◆ STATED EXERCISE:
In the data below, find every line with the string "materials" and pull it out.

◆ INPUT MATERIAL:
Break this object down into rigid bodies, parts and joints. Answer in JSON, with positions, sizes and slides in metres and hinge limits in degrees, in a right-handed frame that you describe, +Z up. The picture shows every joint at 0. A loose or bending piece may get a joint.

---

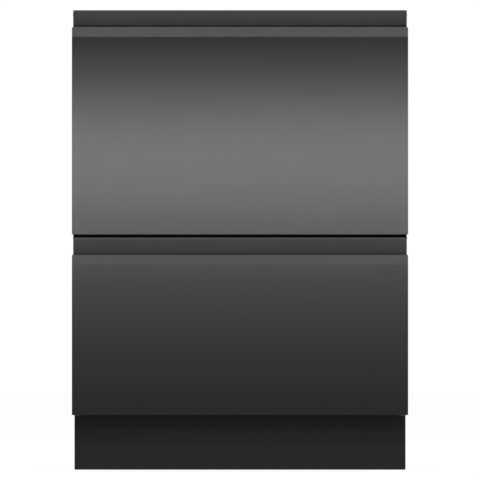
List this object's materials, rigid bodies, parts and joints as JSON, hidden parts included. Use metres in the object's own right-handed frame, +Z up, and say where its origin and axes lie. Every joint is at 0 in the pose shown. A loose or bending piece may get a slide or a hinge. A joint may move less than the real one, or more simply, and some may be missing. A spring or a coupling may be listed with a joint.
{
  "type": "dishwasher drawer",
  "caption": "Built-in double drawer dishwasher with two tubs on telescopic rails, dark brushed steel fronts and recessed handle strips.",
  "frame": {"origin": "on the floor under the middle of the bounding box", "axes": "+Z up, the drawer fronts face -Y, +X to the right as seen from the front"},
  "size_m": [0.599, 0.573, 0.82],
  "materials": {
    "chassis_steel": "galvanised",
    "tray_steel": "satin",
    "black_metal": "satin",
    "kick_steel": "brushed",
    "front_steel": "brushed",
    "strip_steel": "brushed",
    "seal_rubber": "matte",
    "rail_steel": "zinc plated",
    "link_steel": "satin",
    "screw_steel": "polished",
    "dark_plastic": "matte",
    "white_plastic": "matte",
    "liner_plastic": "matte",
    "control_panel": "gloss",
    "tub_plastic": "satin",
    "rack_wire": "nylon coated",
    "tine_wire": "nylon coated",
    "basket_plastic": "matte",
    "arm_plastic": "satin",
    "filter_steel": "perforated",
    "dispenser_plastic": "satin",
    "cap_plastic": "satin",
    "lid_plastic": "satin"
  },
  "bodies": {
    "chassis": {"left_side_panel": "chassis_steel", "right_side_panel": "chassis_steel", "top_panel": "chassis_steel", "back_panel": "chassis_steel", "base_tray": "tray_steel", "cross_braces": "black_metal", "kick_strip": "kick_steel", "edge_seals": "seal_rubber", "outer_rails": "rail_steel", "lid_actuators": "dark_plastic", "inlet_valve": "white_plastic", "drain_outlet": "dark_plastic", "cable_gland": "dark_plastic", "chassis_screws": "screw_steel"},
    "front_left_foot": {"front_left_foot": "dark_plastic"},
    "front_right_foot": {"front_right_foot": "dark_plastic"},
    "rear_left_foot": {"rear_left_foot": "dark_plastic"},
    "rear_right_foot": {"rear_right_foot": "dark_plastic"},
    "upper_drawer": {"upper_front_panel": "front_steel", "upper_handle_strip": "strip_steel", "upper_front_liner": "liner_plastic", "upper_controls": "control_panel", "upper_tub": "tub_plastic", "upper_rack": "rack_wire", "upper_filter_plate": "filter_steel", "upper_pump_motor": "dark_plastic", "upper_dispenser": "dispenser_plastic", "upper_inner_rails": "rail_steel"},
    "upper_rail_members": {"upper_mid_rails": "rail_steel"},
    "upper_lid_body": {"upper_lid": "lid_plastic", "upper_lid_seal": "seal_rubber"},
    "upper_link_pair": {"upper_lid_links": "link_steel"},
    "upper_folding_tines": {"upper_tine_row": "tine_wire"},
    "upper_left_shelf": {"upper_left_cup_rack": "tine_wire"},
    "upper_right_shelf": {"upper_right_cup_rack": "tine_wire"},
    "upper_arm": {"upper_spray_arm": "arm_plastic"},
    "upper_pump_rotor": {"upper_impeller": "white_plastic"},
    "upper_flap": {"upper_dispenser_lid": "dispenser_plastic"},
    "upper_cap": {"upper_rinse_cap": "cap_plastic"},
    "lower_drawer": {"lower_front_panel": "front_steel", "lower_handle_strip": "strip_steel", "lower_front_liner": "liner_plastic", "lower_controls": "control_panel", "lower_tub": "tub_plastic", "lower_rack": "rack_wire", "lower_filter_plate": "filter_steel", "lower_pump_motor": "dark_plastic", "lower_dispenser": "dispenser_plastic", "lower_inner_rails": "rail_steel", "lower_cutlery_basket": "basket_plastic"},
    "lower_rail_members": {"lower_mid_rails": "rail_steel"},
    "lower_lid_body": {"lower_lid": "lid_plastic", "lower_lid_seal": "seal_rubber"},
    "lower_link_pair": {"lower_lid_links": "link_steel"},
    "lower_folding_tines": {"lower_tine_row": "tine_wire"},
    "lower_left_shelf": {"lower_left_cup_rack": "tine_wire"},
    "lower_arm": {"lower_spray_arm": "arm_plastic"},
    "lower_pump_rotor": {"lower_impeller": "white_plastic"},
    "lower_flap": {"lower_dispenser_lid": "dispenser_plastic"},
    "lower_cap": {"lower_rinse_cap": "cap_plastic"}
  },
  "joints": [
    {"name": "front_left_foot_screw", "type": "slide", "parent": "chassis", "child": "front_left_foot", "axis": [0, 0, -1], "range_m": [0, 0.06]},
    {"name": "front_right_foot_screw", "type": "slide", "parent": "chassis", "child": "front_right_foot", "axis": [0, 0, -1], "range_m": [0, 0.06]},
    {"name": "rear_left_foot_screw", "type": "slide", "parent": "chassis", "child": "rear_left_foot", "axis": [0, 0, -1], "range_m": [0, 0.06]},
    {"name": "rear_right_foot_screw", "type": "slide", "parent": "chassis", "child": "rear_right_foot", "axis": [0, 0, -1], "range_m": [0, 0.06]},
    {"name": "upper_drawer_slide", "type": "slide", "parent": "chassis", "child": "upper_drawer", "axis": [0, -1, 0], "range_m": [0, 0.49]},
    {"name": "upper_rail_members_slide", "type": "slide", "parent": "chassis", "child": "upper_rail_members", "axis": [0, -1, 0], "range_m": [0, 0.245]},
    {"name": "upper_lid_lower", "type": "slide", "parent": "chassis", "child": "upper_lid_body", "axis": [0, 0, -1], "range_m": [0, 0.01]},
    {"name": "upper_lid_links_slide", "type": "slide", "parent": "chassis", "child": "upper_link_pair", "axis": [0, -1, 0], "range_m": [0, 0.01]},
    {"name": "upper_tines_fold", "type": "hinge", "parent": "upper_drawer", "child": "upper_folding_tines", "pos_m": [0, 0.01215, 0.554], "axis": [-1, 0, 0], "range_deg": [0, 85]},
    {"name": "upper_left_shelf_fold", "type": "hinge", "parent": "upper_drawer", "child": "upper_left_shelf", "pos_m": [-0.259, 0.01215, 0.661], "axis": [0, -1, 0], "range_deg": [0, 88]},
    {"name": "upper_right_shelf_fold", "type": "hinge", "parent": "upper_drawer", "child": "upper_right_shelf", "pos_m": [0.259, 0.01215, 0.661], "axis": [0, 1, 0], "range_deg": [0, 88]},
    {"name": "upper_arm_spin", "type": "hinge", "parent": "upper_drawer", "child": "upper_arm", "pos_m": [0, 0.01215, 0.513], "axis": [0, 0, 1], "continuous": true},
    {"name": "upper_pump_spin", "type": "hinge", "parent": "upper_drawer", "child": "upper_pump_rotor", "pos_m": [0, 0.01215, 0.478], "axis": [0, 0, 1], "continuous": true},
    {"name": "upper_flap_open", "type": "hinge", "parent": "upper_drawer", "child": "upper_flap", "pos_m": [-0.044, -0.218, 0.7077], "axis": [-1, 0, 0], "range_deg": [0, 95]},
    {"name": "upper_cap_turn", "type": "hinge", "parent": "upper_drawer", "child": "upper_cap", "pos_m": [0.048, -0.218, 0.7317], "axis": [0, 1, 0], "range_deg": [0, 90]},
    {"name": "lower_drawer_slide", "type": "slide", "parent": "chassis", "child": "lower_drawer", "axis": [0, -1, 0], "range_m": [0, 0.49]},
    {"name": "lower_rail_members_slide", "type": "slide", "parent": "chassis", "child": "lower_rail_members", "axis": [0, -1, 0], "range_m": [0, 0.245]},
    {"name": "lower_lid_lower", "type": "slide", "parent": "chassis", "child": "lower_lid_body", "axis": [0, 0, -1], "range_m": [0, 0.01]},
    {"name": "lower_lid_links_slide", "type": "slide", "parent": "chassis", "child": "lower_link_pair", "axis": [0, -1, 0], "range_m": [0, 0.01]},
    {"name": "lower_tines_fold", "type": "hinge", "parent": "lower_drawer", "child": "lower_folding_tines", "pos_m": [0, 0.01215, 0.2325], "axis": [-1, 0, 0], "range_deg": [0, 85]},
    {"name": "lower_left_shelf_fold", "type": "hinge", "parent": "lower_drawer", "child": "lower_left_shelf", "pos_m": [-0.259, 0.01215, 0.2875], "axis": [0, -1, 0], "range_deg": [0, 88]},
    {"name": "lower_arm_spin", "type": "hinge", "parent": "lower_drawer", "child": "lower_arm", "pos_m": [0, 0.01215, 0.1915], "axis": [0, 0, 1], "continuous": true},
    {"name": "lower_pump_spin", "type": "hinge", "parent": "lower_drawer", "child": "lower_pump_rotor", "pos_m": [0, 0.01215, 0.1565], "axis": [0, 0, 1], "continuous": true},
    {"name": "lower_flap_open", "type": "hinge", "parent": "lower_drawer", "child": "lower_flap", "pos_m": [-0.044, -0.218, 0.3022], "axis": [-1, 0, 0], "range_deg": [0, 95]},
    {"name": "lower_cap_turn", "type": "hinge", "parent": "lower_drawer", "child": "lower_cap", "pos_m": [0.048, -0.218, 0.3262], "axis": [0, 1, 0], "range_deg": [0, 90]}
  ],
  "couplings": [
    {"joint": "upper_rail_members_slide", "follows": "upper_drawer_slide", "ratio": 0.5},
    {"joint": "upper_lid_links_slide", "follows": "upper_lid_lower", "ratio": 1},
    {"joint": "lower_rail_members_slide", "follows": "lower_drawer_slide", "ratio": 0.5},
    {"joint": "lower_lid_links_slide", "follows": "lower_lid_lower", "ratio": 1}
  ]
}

...

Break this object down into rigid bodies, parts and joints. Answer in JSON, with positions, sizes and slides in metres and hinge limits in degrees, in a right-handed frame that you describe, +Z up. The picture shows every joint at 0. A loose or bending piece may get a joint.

◆ ANSWER FOR THIS EXERCISE:
List this object's materials, rigid bodies, parts and joints as JSON, hidden parts included. Use metres in the object's own right-handed frame, +Z up, and say where its origin and axes lie. Every joint is at 0 in the pose shown. A loose or bending piece may get a slide or a hinge. A joint may move less than the real one, or more simply, and some may be missing. A spring or a coupling may be listed with a joint.
  "materials": {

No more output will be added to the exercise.